NESC Director Rory O'Donnell looks at the Vienna Model and the ideas behind it in relation to Ireland and sees both the potential and the challenges, particularly in funding, to drive development.

One of the central aspects of The Vienna Model is the concept of 'cost rental', municipal housing provided at cost not profit where the rent paid covers cost and maintenance but without profit to private developers. In cost rental schemes local authorities use public lands to build, or commission the building, of homes that will be rented at these more affordable costs.

 

In our second podcast 'How Do We Create Affordable Housing?'  we explore what is affordable housing, what it means, and how it can be delivered in Ireland. In this we hear from Jim Baneham of the Housing Agency and John Coleman of the new Land Development Agency who take up many of the points raised by O'Donnell about the challenge in making change and how scale, the need to go beyond pilots and a handful of projects, is critical.

 
 

The elements needed to change our housing policy from one that is dependent on the private market, and highly financialised, were caught by Coleman who talks of bringing together land, funding and commitment to really have an impact on the supply and to successfully develop affordable housing at scale.

 

Professor Michelle Norris, head of the school of social policy, UCD also shares her comparative research on Austria and Ireland and shows the key differences which have developed including Austria's approach to funding which means that unlike Ireland it continues to build and develop homes during economic downturns as its funding model is not dependent on the exchequer.

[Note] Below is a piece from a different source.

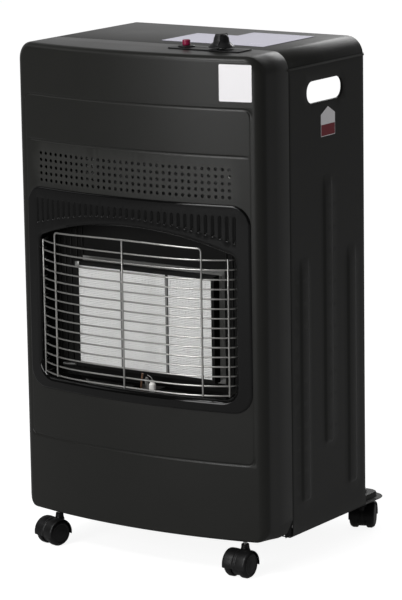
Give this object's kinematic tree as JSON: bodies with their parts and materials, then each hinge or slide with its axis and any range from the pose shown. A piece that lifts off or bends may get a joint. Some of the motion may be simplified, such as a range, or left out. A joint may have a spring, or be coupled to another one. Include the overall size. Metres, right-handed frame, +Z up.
{
  "type": "portable gas cabinet heater",
  "caption": "Free-standing gas cabinet heater with a bowed front, an infrared plaque burner behind a wire guard, an open bottle bay and swivelling twin-wheel casters.",
  "frame": {"origin": "on the floor, at the centre of the bounding box", "axes": "+Z up, +Y to the rear where the bottle goes in, +X to the right of the bowed front, seen from the front"},
  "size_m": [0.416, 0.3802, 0.755],
  "materials": {
    "casing": "satin black-grey stove enamel",
    "window_enamel": "gloss black",
    "wire_chrome": "bright plated wire",
    "chamber_steel": "satin aluminised sheet",
    "bare_steel": "satin zinc plate",
    "ceramic": "matt pale ceramic",
    "brass": "machined",
    "copper": "dull copper",
    "black_plastic": "fine grain",
    "red_plastic": "gloss",
    "porcelain": "glazed",
    "label_film": "printed film, left plain",
    "lead_sheath": "silicone sleeve"
  },
  "bodies": {
    "cabinet": {"front_panel": "casing", "side_panel_right": "casing", "side_panel_left": "casing", "top_cover": "casing", "base_plate": "casing", "heat_shield": "chamber_steel", "window_surround": "window_enamel", "guard_grille": "wire_chrome", "reflector": "chamber_steel", "burner_body": "bare_steel", "burner_frame": "bare_steel", "ceramic_plaque_left": "ceramic", "ceramic_plaque_centre": "ceramic", "ceramic_plaque_right": "ceramic", "pilot_bracket": "bare_steel", "pilot_burner": "bare_steel", "thermocouple": "copper", "electrode_insulator": "porcelain", "electrode_tip": "bare_steel", "ignition_lead": "lead_sheath", "gas_valve": "brass", "valve_bracket": "bare_steel", "gas_inlet_tail": "brass", "main_gas_pipe": "bare_steel", "gas_injector": "brass", "pilot_pipe": "copper", "control_plate": "black_plastic", "igniter_body": "black_plastic", "igniter_nut": "bare_steel", "front_label": "label_film", "side_label": "label_film", "top_label": "label_film", "caster_front_left_stem": "bare_steel", "caster_front_left_nut": "bare_steel", "caster_front_right_stem": "bare_steel", "caster_front_right_nut": "bare_steel", "caster_rear_left_stem": "bare_steel", "caster_rear_left_nut": "bare_steel", "caster_rear_right_stem": "bare_steel", "caster_rear_right_nut": "bare_steel"},
    "knob_slider": {"thrust_washer": "bare_steel"},
    "knob": {"control_knob": "black_plastic", "valve_spindle": "bare_steel"},
    "igniter_push": {"igniter_button": "red_plastic"},
    "caster_front_left": {"caster_front_left_hood": "black_plastic", "caster_front_left_axle": "bare_steel"},
    "wheel_front_left_a": {"caster_front_left_wheel_a": "black_plastic"},
    "wheel_front_left_b": {"caster_front_left_wheel_b": "black_plastic"},
    "caster_front_right": {"caster_front_right_hood": "black_plastic", "caster_front_right_axle": "bare_steel"},
    "wheel_front_right_a": {"caster_front_right_wheel_a": "black_plastic"},
    "wheel_front_right_b": {"caster_front_right_wheel_b": "black_plastic"},
    "caster_rear_left": {"caster_rear_left_hood": "black_plastic", "caster_rear_left_axle": "bare_steel"},
    "wheel_rear_left_a": {"caster_rear_left_wheel_a": "black_plastic"},
    "wheel_rear_left_b": {"caster_rear_left_wheel_b": "black_plastic"},
    "caster_rear_right": {"caster_rear_right_hood": "black_plastic", "caster_rear_right_axle": "bare_steel"},
    "wheel_rear_right_a": {"caster_rear_right_wheel_a": "black_plastic"},
    "wheel_rear_right_b": {"caster_rear_right_wheel_b": "black_plastic"}
  },
  "joints": [
    {"name": "knob_press", "type": "slide", "parent": "cabinet", "child": "knob_slider", "axis": [0, 0, -1], "range_m": [0, 0.0022], "stiffness_N_per_m": 1500, "springref_m": -0.003},
    {"name": "knob_turn", "type": "hinge", "parent": "knob_slider", "child": "knob", "pos_m": [0.113, -0.10182, 0.745], "axis": [0, 0, 1], "range_deg": [0, 240]},
    {"name": "igniter_press", "type": "slide", "parent": "cabinet", "child": "igniter_push", "axis": [0, 0, -1], "range_m": [0, 0.006], "stiffness_N_per_m": 900, "springref_m": -0.004},
    {"name": "swivel_front_left", "type": "hinge", "parent": "cabinet", "child": "caster_front_left", "pos_m": [-0.1615, -0.13082, 0.045], "axis": [0, 0, 1], "continuous": true},
    {"name": "roll_front_left_a", "type": "hinge", "parent": "caster_front_left", "child": "wheel_front_left_a", "pos_m": [-0.16473, -0.14289, 0.019], "axis": [0.9659, -0.2588, 0], "continuous": true},
    {"name": "roll_front_left_b", "type": "hinge", "parent": "caster_front_left", "child": "wheel_front_left_b", "pos_m": [-0.16473, -0.14289, 0.019], "axis": [0.9659, -0.2588, 0], "continuous": true},
    {"name": "swivel_front_right", "type": "hinge", "parent": "cabinet", "child": "caster_front_right", "pos_m": [0.1605, -0.13082, 0.045], "axis": [0, 0, 1], "continuous": true},
    {"name": "roll_front_right_a", "type": "hinge", "parent": "caster_front_right", "child": "wheel_front_right_a", "pos_m": [0.1605, -0.14332, 0.019], "axis": [1, 0, 0], "continuous": true},
    {"name": "roll_front_right_b", "type": "hinge", "parent": "caster_front_right", "child": "wheel_front_right_b", "pos_m": [0.1605, -0.14332, 0.019], "axis": [1, 0, 0], "continuous": true},
    {"name": "swivel_rear_left", "type": "hinge", "parent": "cabinet", "child": "caster_rear_left", "pos_m": [-0.18, 0.15218, 0.045], "axis": [0, 0, 1], "continuous": true},
    {"name": "roll_rear_left_a", "type": "hinge", "parent": "caster_rear_left", "child": "wheel_rear_left_a", "pos_m": [-0.17677, 0.16425, 0.019], "axis": [-0.9659, 0.2588, 0], "continuous": true},
    {"name": "roll_rear_left_b", "type": "hinge", "parent": "caster_rear_left", "child": "wheel_rear_left_b", "pos_m": [-0.17677, 0.16425, 0.019], "axis": [-0.9659, 0.2588, 0], "continuous": true},
    {"name": "swivel_rear_right", "type": "hinge", "parent": "cabinet", "child": "caster_rear_right", "pos_m": [0.18, 0.15218, 0.045], "axis": [0, 0, 1], "continuous": true},
    {"name": "roll_rear_right_a", "type": "hinge", "parent": "caster_rear_right", "child": "wheel_rear_right_a", "pos_m": [0.17532, 0.16377, 0.019], "axis": [-0.9272, -0.3746, 0], "continuous": true},
    {"name": "roll_rear_right_b", "type": "hinge", "parent": "caster_rear_right", "child": "wheel_rear_right_b", "pos_m": [0.17532, 0.16377, 0.019], "axis": [-0.9272, -0.3746, 0], "continuous": true}
  ]
}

Ireland's experience of boom bust economics, where property became a profit-led financial asset and investment, left Ireland with ghost estates and poor quality private homes at the end of the boom while the recession saw building switched off. Our housing crisis is the child of this 'boom-bust' market.

 

Our third podcast 'Re-Imagining Ballymun' reflects the two days of talks in Ballymun's Rediscovery Centre and we hear the story of an area that has suffered from that switched off, in that Ballymun was in the midst of a major regeneration programme by the time the recession hit in 2009.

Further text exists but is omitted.